Toprak altında 15 metre derinliğindeki kaya tuzuna rastlayan köylülerin 50 dereceyi bulan sıcak havada tuzu kuyulardan çıkarma işlemi tek kelimeyle olağanüstü bir gayret.

1995 Yılına kadar Valilik bünyesindeki Özel İdare, o bölgedeki tuzu çıkarıyormuş…

Zarar ettiği gerekçesiyle o tuz kuyuları bir bir kapatılmış, köylüler o tarihten bugüne kısıtlı imkanlarla o kuyulardan tuz çıkarıyor.

40 Haneli Derince köyünün tümü geçimini tuzdan sağlıyor. Batman-Siirt il sınırındaki Derince’de oturan Sabahattin ve Rıdvan Atman kardeşler, yılın 6 ayını tuz çıkararak geçiriyor.

Tuzu toprak altından çıkarmak kolay iş değil, bakın Atman kardeşler neler diyor;
“Bazı bölgelerde 15 metre derinliğe iniyoruz. Kaya halindeki tuza tatlı su döküyoruz. O suyu alıp dinlenme havuzlarında bir hafta dinlendiriyoruz. Sonra da tuz oluşuyor. Yılda 100 ton civarında tuz üretiliyor. Bunun çoğu da masraflarımızı ancak karşılayabiliyor…”

Batı illerde çalışacaklarına kendi arazilerindeki tuzu yeryüzüne çıkaran köylülerin sıcak havadaki ekmek mücadelesine doğrusu şapka çıkarılır. Çoluk, çocuk, ailenin tüm fertleri gün boyu sıcak altında tuz çıkarıyor.

Köylülerin ‘beyaz ekmeği’ olan tuz çıkarma işlemleri asırlardır devam ediyor. Atalarından kalan mesleği sürdüren köylüler, anlamlı mesaj veriyor: “Batı’da çalışmaktansa toprağımızdaki zenginliği çıkarıp geçimimizi sağlıyoruz.

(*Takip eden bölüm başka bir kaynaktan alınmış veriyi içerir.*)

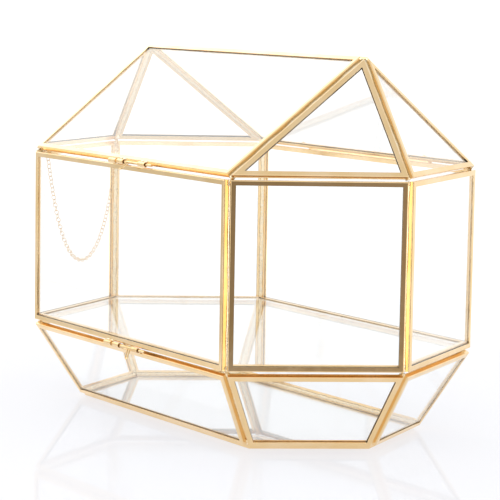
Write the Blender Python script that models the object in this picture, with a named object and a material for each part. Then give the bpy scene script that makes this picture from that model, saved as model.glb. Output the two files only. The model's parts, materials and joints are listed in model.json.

Keşke naylon veya diğer giderlerimiz için bize sağlansa. Tarım teşkilatı ve bazı kurumlar seracılığın yaygınlaşması için üreticiye desteklerde bulunuyor. Biz de bu imkanlardan yararlanmak istiyoruz...”

Özetle; alın teriyle topraklarında ekmek mücadelesi veren köylülerin çalışma azmi kutlanacak bir manzara. Umarız bu köylülerin beklentilerine de bazı kurumlar kayıtsız kalmaz.